[Rows from a 3D modeling dataset]
□ □ □

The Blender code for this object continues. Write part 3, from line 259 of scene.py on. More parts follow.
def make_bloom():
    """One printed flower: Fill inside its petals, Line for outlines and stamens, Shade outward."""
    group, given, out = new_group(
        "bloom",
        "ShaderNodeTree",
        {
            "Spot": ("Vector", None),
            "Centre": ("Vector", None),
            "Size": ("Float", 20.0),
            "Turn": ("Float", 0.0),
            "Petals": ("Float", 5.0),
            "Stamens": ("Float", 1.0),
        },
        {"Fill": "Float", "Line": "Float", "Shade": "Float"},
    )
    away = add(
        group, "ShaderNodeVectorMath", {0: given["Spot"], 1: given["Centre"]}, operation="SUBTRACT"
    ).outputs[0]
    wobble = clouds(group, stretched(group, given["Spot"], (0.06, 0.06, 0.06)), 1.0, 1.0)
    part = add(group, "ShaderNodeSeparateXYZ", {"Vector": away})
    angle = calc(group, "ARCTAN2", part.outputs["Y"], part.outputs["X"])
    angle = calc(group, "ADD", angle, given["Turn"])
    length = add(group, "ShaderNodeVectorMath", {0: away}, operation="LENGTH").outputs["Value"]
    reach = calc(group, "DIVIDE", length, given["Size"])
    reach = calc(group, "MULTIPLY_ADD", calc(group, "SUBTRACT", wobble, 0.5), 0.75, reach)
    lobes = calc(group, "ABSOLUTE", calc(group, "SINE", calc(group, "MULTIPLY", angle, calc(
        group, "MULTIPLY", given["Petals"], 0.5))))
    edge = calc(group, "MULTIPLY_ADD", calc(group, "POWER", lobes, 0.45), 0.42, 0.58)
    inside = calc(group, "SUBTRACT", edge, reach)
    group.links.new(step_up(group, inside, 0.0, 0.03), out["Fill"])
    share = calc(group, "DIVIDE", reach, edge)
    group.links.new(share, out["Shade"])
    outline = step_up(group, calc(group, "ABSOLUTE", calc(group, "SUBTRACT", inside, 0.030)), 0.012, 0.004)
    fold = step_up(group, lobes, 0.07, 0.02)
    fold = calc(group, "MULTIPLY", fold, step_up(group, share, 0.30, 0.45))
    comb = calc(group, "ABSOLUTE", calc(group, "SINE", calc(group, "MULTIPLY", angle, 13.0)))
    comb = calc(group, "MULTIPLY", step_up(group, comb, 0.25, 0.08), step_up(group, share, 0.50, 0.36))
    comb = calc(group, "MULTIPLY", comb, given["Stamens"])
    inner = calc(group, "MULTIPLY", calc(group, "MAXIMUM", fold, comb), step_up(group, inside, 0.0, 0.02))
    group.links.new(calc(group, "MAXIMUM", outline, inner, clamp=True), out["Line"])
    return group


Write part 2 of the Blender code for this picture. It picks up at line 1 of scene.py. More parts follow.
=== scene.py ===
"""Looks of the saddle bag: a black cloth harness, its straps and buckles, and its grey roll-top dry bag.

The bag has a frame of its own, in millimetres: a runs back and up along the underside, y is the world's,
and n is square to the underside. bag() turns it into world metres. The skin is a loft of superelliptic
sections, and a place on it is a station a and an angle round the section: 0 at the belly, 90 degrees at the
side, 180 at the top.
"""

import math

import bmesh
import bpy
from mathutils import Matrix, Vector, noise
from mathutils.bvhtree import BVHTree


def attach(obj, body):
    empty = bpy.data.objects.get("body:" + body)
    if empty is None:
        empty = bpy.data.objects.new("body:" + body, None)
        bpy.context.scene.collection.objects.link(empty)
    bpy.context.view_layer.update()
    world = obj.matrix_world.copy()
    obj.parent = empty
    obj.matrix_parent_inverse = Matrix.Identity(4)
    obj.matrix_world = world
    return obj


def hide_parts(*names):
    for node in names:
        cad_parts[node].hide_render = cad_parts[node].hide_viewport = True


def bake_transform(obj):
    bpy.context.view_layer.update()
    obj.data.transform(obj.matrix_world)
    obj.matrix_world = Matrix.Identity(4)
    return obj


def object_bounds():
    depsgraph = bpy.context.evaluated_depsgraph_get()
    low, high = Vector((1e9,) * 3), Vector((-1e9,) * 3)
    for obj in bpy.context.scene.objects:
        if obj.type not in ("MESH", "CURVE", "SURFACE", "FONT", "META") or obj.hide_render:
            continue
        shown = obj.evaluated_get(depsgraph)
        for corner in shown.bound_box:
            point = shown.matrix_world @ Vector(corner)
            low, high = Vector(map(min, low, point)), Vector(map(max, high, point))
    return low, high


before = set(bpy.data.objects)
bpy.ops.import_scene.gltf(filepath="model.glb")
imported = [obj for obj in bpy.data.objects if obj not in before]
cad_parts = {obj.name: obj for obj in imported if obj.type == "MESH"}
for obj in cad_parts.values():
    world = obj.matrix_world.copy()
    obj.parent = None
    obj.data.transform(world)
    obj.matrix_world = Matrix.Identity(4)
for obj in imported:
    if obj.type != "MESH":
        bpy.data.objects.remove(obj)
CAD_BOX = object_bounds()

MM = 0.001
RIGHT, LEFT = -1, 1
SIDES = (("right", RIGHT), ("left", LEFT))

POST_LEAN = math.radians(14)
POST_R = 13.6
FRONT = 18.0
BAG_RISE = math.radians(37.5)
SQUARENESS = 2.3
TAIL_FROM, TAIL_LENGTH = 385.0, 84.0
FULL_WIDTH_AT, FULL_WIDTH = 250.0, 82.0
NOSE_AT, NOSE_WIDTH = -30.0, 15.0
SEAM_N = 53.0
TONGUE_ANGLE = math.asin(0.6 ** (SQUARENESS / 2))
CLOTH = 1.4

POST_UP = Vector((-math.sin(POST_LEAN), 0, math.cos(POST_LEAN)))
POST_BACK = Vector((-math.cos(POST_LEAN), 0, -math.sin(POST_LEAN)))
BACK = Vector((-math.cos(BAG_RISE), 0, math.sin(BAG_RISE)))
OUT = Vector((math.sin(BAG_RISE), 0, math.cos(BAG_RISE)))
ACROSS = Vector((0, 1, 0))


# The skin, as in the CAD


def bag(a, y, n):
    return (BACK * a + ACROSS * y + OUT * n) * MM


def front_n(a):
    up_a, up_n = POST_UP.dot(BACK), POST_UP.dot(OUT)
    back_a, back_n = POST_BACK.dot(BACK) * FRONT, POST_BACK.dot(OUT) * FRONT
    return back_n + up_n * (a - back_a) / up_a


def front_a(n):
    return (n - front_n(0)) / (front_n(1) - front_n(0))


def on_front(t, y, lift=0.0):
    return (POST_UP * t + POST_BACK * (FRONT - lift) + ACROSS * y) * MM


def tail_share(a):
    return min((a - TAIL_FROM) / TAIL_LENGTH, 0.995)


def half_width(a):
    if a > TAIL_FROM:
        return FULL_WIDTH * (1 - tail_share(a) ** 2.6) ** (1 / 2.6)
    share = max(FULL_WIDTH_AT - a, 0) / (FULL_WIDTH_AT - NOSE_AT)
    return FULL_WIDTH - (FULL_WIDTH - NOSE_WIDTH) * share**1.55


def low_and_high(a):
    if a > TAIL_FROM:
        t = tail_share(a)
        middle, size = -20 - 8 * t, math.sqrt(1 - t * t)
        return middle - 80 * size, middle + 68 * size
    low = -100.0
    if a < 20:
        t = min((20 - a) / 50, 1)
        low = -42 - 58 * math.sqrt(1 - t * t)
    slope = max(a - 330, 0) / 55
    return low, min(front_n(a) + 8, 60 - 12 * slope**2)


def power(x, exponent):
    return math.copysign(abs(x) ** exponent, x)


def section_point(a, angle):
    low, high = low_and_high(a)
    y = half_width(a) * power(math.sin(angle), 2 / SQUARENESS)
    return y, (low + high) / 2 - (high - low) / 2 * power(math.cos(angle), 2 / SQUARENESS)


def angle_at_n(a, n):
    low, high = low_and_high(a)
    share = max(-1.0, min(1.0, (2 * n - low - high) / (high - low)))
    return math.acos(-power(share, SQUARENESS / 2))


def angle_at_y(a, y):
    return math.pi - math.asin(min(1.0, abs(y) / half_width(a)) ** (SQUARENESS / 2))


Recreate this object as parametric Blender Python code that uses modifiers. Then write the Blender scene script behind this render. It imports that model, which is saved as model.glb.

□ □ □

PROMPT. Please return, exactly as they appear, the lines starting at the one that contains "point = shown.matrix_world" and ending at the one that contains "return (n - front_n(0))".

SOLUTION TO THE PROBLEM.
            point = shown.matrix_world @ Vector(corner)
            low, high = Vector(map(min, low, point)), Vector(map(max, high, point))
    return low, high


before = set(bpy.data.objects)
bpy.ops.import_scene.gltf(filepath="model.glb")
imported = [obj for obj in bpy.data.objects if obj not in before]
cad_parts = {obj.name: obj for obj in imported if obj.type == "MESH"}
for obj in cad_parts.values():
    world = obj.matrix_world.copy()
    obj.parent = None
    obj.data.transform(world)
    obj.matrix_world = Matrix.Identity(4)
for obj in imported:
    if obj.type != "MESH":
        bpy.data.objects.remove(obj)
CAD_BOX = object_bounds()

MM = 0.001
RIGHT, LEFT = -1, 1
SIDES = (("right", RIGHT), ("left", LEFT))

POST_LEAN = math.radians(14)
POST_R = 13.6
FRONT = 18.0
BAG_RISE = math.radians(37.5)
SQUARENESS = 2.3
TAIL_FROM, TAIL_LENGTH = 385.0, 84.0
FULL_WIDTH_AT, FULL_WIDTH = 250.0, 82.0
NOSE_AT, NOSE_WIDTH = -30.0, 15.0
SEAM_N = 53.0
TONGUE_ANGLE = math.asin(0.6 ** (SQUARENESS / 2))
CLOTH = 1.4

POST_UP = Vector((-math.sin(POST_LEAN), 0, math.cos(POST_LEAN)))
POST_BACK = Vector((-math.cos(POST_LEAN), 0, -math.sin(POST_LEAN)))
BACK = Vector((-math.cos(BAG_RISE), 0, math.sin(BAG_RISE)))
OUT = Vector((math.sin(BAG_RISE), 0, math.cos(BAG_RISE)))
ACROSS = Vector((0, 1, 0))


# The skin, as in the CAD


def bag(a, y, n):
    return (BACK * a + ACROSS * y + OUT * n) * MM


def front_n(a):
    up_a, up_n = POST_UP.dot(BACK), POST_UP.dot(OUT)
    back_a, back_n = POST_BACK.dot(BACK) * FRONT, POST_BACK.dot(OUT) * FRONT
    return back_n + up_n * (a - back_a) / up_a


def front_a(n):
    return (n - front_n(0)) / (front_n(1) - front_n(0))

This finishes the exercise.